>> Begin Material

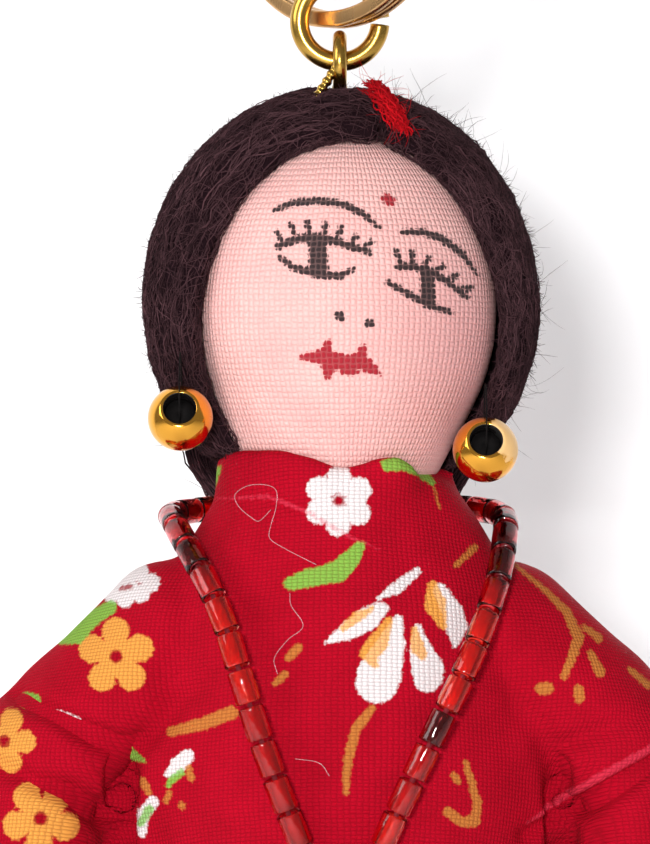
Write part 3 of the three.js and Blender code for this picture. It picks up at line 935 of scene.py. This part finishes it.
def tree_of(form):
    return BVHTree.FromPolygons([Vector(p) for p in form.points], form.faces)


def surface_samples(form, count, keep, chance):
    """Random places on a form's faces, where keep(centre, normal) says so."""
    points = np.asarray(form.points)
    corners = points[np.array([face[:3] for face in form.faces])]
    normals = np.cross(corners[:, 1] - corners[:, 0], corners[:, 2] - corners[:, 0])
    areas = np.linalg.norm(normals, axis=1)
    normals = normals / np.maximum(areas, 1e-9)[:, None]
    centres = corners.mean(1)
    kept = np.where(keep(centres, normals), areas, 0)
    chosen = chance.choice(len(centres), count, p=kept / kept.sum())
    return centres[chosen] + chance.normal(0, 0.12, (count, 3))


def comb(tree, start, flow, length, lift):
    """A strand that starts on the surface and follows the flow over it."""
    route = []
    point = Vector(start)
    for i in range(int(length / STRAND_STEP)):
        near, normal, _, _ = tree.find_nearest(point)
        heading = flow(near)
        heading = heading - normal * heading.dot(normal)
        if heading.length < 0.15:
            break
        if i and (near - last).length < 0.3 * STRAND_STEP:
            break
        last = near
        route.append(near + normal * lift)
        point = near + heading.normalized() * STRAND_STEP
    return route


def lobe_flow(sign):
    wide = FACE_OPENING["wide"]
    high = FACE_OPENING["high"]

    def flow(point):
        back = float(ease(point.y, -4, 8))
        across = (point.x - FACE_OPENING["x"] * (1 - back) + 0.5 * back) / wide
        up = (point.z - FACE_OPENING["z"] * (1 - back) + 4 * back) / high
        rearward = 8 * float(1 - ease(point.z, -2, 10))
        heading = Vector((sign * wide * up, rearward, -sign * high * across))
        return heading.normalized() + 0.45 * noise.noise_vector(point * 0.7)

    return flow


def tail_flow(point):
    x, y, z = HAIR_TIE["at"]
    if point.z > z + 1:
        return (Vector((x, y, z - 4)) - point).normalized() + 0.15 * noise.noise_vector(point * 0.5)
    return Vector((0.2 * (point.x - x), 0.1 * (point.y - y), -1)) + 0.2 * noise.noise_vector(point * 0.5)


def waved(route, size, chance):
    """The same strand with a slight wave of its own."""
    route = np.array([tuple(point) for point in route])
    along = np.arange(len(route)) * STRAND_STEP
    phases = chance.uniform(0, 2 * math.pi, (2, 3))
    waves = np.sin(along[:, None] * 1.4 + phases[0]) + 0.5 * np.sin(along[:, None] * 3.3 + phases[1])
    return route + size * waves


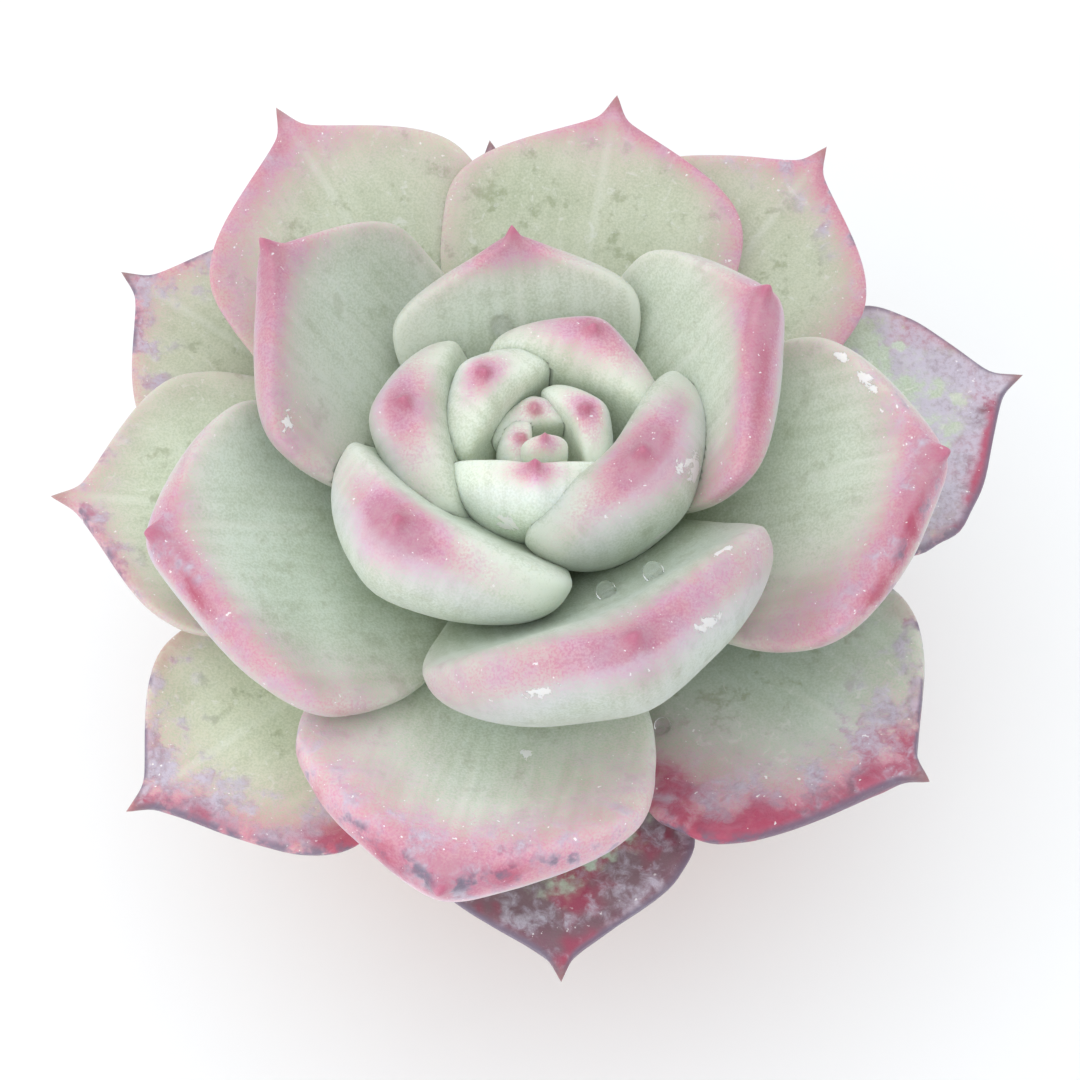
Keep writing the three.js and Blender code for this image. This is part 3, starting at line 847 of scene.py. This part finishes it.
def leaf_mesh(row):
    """A leaf's bmesh, shaped from a sphere whose poles are its base and its tip.

    It carries, for the leaf skin: margin (mm from the margin, mm from the point, 1 underneath), tint (pink,
    worn, scar), grain (mm across, mm along, 1 down in the hollow, where shade is painted), tone (tone,
    frost, crimson) and shade (how much paler or darker it is painted, partly its wax and partly painted
    light and shade).
    """
    blade = Blade(row)
    leaf, skin, form = blade.leaf, blade.skin, blade.form
    group = leaf.name.split("_")[0]
    pink = PINKS[group]
    around = 2 * int(form.around * FINENESS[group] / 2)
    along = int(form.along * FINENESS[group])
    bm = bmesh.new()
    bmesh.ops.create_uvsphere(bm, u_segments=around, v_segments=along, radius=1.0)
    bm.faces.layers.int.new("pressed")
    margin = bm.verts.layers.float_vector.new("margin")
    tint = bm.verts.layers.float_vector.new("tint")
    grain = bm.verts.layers.float_vector.new("grain")
    tone = bm.verts.layers.float_vector.new("tone")
    shade = bm.verts.layers.float_vector.new("shade")
    for vert in bm.verts:
        share = min(1.0, max(0.0, (1 + vert.co.z) / 2))
        reach = hypot(vert.co.x, vert.co.y)
        on_the_axis = reach < 1e-6
        left = 0.0 if on_the_axis else vert.co.x / reach
        upper = 0.0 if on_the_axis else vert.co.y / reach
        place, across, half, section = blade.at(share, left, upper)
        vert.co = place * MM
        to_tip = (1 - share) * leaf.length
        away = hypot(to_tip, across, section)
        edge = hypot(half * (1 - abs(left)), 0.8 * section)
        under = smooth_step(-upper, -0.1, 0.6)
        below = copysign(edge, -upper) - pink.line + skin.inset
        width = pink.below if below > 0 else (pink.above + pink.line) * skin.spread
        fade = exp(-((away / pink.reach) ** 1.5)) * (0.15 + 0.85 * smooth_step(share, 0.25, 0.7))
        band = exp(-((abs(below) / width) ** 1.35)) * fade
        leaning = 1 + skin.lean * copysign(min(1.0, abs(left) * 1.5), left)
        spot = exp(-((away / pink.spot) ** 2))
        reach_in = exp(-((edge / 8.0) ** 2)) * smooth_step(share, 0.40, 0.85) * (0.5 + 0.5 * leaning)
        worn = min(1.1, skin.wear * (0.7 * reach_in + 0.5 * exp(-((away / 15.0) ** 2))))
        vert[margin] = (edge, away, under)
        blush = skin.blush * (0.95 * band * leaning + pink.tip * spot)
        vert[tint] = (blush, worn, scar_field(leaf, upper, left, share, half))
        # the third part, 1 down in the hollow at the leaf base, is where the skin paints shade
        vert[grain] = (across, share * leaf.length, 1 - smooth_step(share, 0.15, 0.62))
        reddest = below - 0.6 * skin.inset
        core = exp(-((reddest / (pink.core * min(2.4, skin.spread))) ** 2)) * fade * max(0.0, leaning)
        core *= skin.red * smooth_step(away, 2.0, 8.0)
        vert[tone] = (skin.tone, skin.frost, core)
        # shade: the leaf's paleness all over, partly its wax and partly painted light and shade
        vert[shade] = (1 + skin.pale * (1 - 0.8 * min(1.0, band)), 0, 0)
    return bm


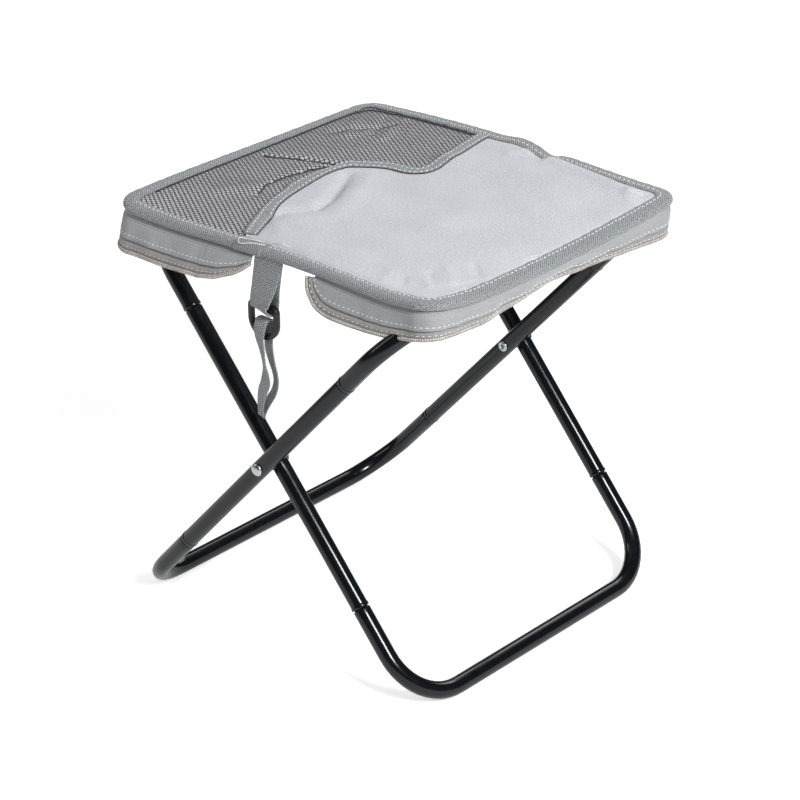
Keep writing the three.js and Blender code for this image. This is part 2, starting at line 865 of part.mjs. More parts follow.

>> End Material

Each record must be repeated exactly as it is.

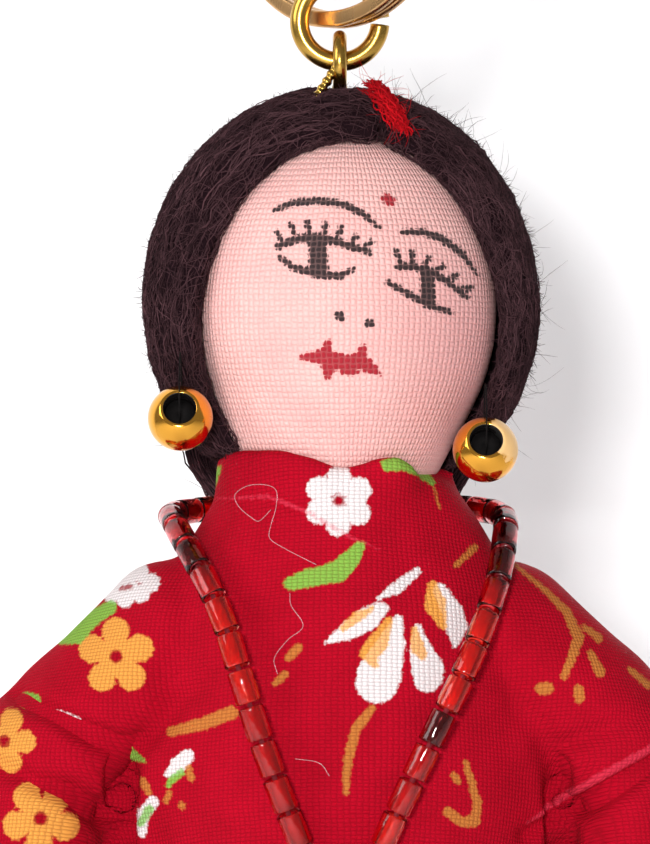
Write part 3 of the three.js and Blender code for this picture. It picks up at line 935 of scene.py. This part finishes it.
def tree_of(form):
    return BVHTree.FromPolygons([Vector(p) for p in form.points], form.faces)


def surface_samples(form, count, keep, chance):
    """Random places on a form's faces, where keep(centre, normal) says so."""
    points = np.asarray(form.points)
    corners = points[np.array([face[:3] for face in form.faces])]
    normals = np.cross(corners[:, 1] - corners[:, 0], corners[:, 2] - corners[:, 0])
    areas = np.linalg.norm(normals, axis=1)
    normals = normals / np.maximum(areas, 1e-9)[:, None]
    centres = corners.mean(1)
    kept = np.where(keep(centres, normals), areas, 0)
    chosen = chance.choice(len(centres), count, p=kept / kept.sum())
    return centres[chosen] + chance.normal(0, 0.12, (count, 3))


def comb(tree, start, flow, length, lift):
    """A strand that starts on the surface and follows the flow over it."""
    route = []
    point = Vector(start)
    for i in range(int(length / STRAND_STEP)):
        near, normal, _, _ = tree.find_nearest(point)
        heading = flow(near)
        heading = heading - normal * heading.dot(normal)
        if heading.length < 0.15:
            break
        if i and (near - last).length < 0.3 * STRAND_STEP:
            break
        last = near
        route.append(near + normal * lift)
        point = near + heading.normalized() * STRAND_STEP
    return route


def lobe_flow(sign):
    wide = FACE_OPENING["wide"]
    high = FACE_OPENING["high"]

    def flow(point):
        back = float(ease(point.y, -4, 8))
        across = (point.x - FACE_OPENING["x"] * (1 - back) + 0.5 * back) / wide
        up = (point.z - FACE_OPENING["z"] * (1 - back) + 4 * back) / high
        rearward = 8 * float(1 - ease(point.z, -2, 10))
        heading = Vector((sign * wide * up, rearward, -sign * high * across))
        return heading.normalized() + 0.45 * noise.noise_vector(point * 0.7)

    return flow


def tail_flow(point):
    x, y, z = HAIR_TIE["at"]
    if point.z > z + 1:
        return (Vector((x, y, z - 4)) - point).normalized() + 0.15 * noise.noise_vector(point * 0.5)
    return Vector((0.2 * (point.x - x), 0.1 * (point.y - y), -1)) + 0.2 * noise.noise_vector(point * 0.5)


def waved(route, size, chance):
    """The same strand with a slight wave of its own."""
    route = np.array([tuple(point) for point in route])
    along = np.arange(len(route)) * STRAND_STEP
    phases = chance.uniform(0, 2 * math.pi, (2, 3))
    waves = np.sin(along[:, None] * 1.4 + phases[0]) + 0.5 * np.sin(along[:, None] * 3.3 + phases[1])
    return route + size * waves


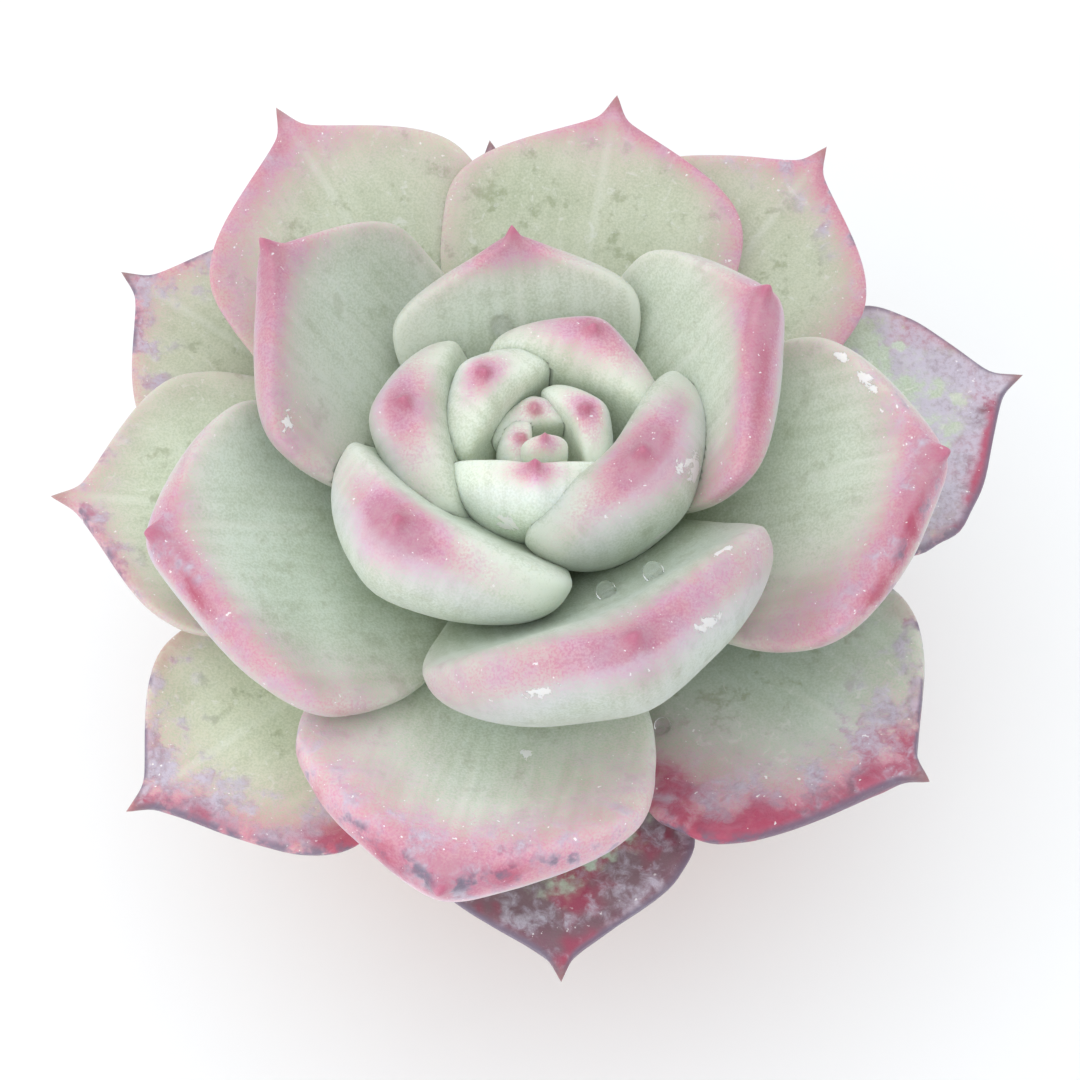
Keep writing the three.js and Blender code for this image. This is part 3, starting at line 847 of scene.py. This part finishes it.
def leaf_mesh(row):
    """A leaf's bmesh, shaped from a sphere whose poles are its base and its tip.

    It carries, for the leaf skin: margin (mm from the margin, mm from the point, 1 underneath), tint (pink,
    worn, scar), grain (mm across, mm along, 1 down in the hollow, where shade is painted), tone (tone,
    frost, crimson) and shade (how much paler or darker it is painted, partly its wax and partly painted
    light and shade).
    """
    blade = Blade(row)
    leaf, skin, form = blade.leaf, blade.skin, blade.form
    group = leaf.name.split("_")[0]
    pink = PINKS[group]
    around = 2 * int(form.around * FINENESS[group] / 2)
    along = int(form.along * FINENESS[group])
    bm = bmesh.new()
    bmesh.ops.create_uvsphere(bm, u_segments=around, v_segments=along, radius=1.0)
    bm.faces.layers.int.new("pressed")
    margin = bm.verts.layers.float_vector.new("margin")
    tint = bm.verts.layers.float_vector.new("tint")
    grain = bm.verts.layers.float_vector.new("grain")
    tone = bm.verts.layers.float_vector.new("tone")
    shade = bm.verts.layers.float_vector.new("shade")
    for vert in bm.verts:
        share = min(1.0, max(0.0, (1 + vert.co.z) / 2))
        reach = hypot(vert.co.x, vert.co.y)
        on_the_axis = reach < 1e-6
        left = 0.0 if on_the_axis else vert.co.x / reach
        upper = 0.0 if on_the_axis else vert.co.y / reach
        place, across, half, section = blade.at(share, left, upper)
        vert.co = place * MM
        to_tip = (1 - share) * leaf.length
        away = hypot(to_tip, across, section)
        edge = hypot(half * (1 - abs(left)), 0.8 * section)
        under = smooth_step(-upper, -0.1, 0.6)
        below = copysign(edge, -upper) - pink.line + skin.inset
        width = pink.below if below > 0 else (pink.above + pink.line) * skin.spread
        fade = exp(-((away / pink.reach) ** 1.5)) * (0.15 + 0.85 * smooth_step(share, 0.25, 0.7))
        band = exp(-((abs(below) / width) ** 1.35)) * fade
        leaning = 1 + skin.lean * copysign(min(1.0, abs(left) * 1.5), left)
        spot = exp(-((away / pink.spot) ** 2))
        reach_in = exp(-((edge / 8.0) ** 2)) * smooth_step(share, 0.40, 0.85) * (0.5 + 0.5 * leaning)
        worn = min(1.1, skin.wear * (0.7 * reach_in + 0.5 * exp(-((away / 15.0) ** 2))))
        vert[margin] = (edge, away, under)
        blush = skin.blush * (0.95 * band * leaning + pink.tip * spot)
        vert[tint] = (blush, worn, scar_field(leaf, upper, left, share, half))
        # the third part, 1 down in the hollow at the leaf base, is where the skin paints shade
        vert[grain] = (across, share * leaf.length, 1 - smooth_step(share, 0.15, 0.62))
        reddest = below - 0.6 * skin.inset
        core = exp(-((reddest / (pink.core * min(2.4, skin.spread))) ** 2)) * fade * max(0.0, leaning)
        core *= skin.red * smooth_step(away, 2.0, 8.0)
        vert[tone] = (skin.tone, skin.frost, core)
        # shade: the leaf's paleness all over, partly its wax and partly painted light and shade
        vert[shade] = (1 + skin.pale * (1 - 0.8 * min(1.0, band)), 0, 0)
    return bm


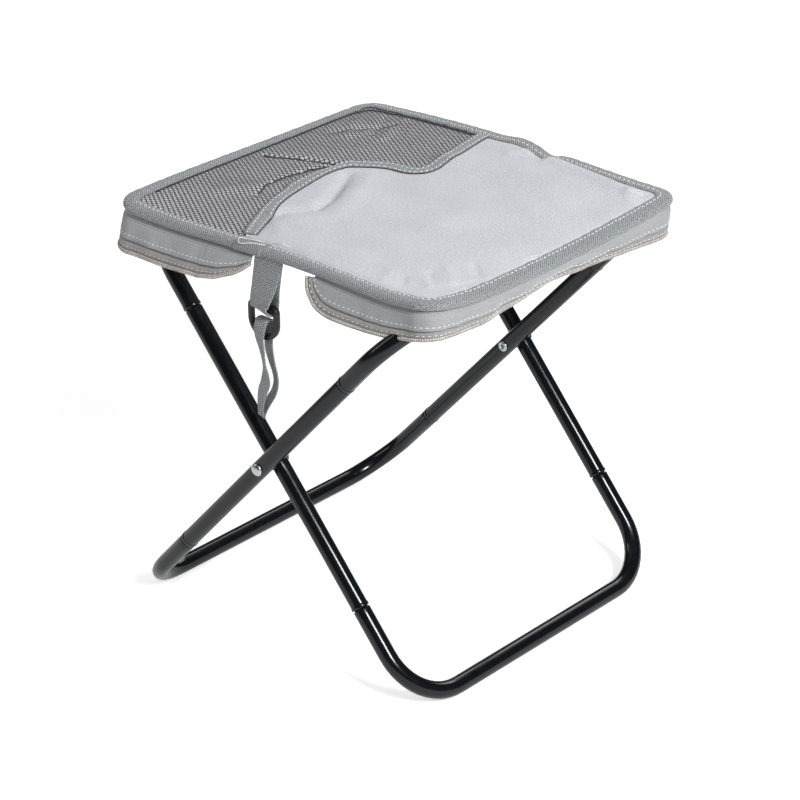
Keep writing the three.js and Blender code for this image. This is part 2, starting at line 865 of part.mjs. More parts follow.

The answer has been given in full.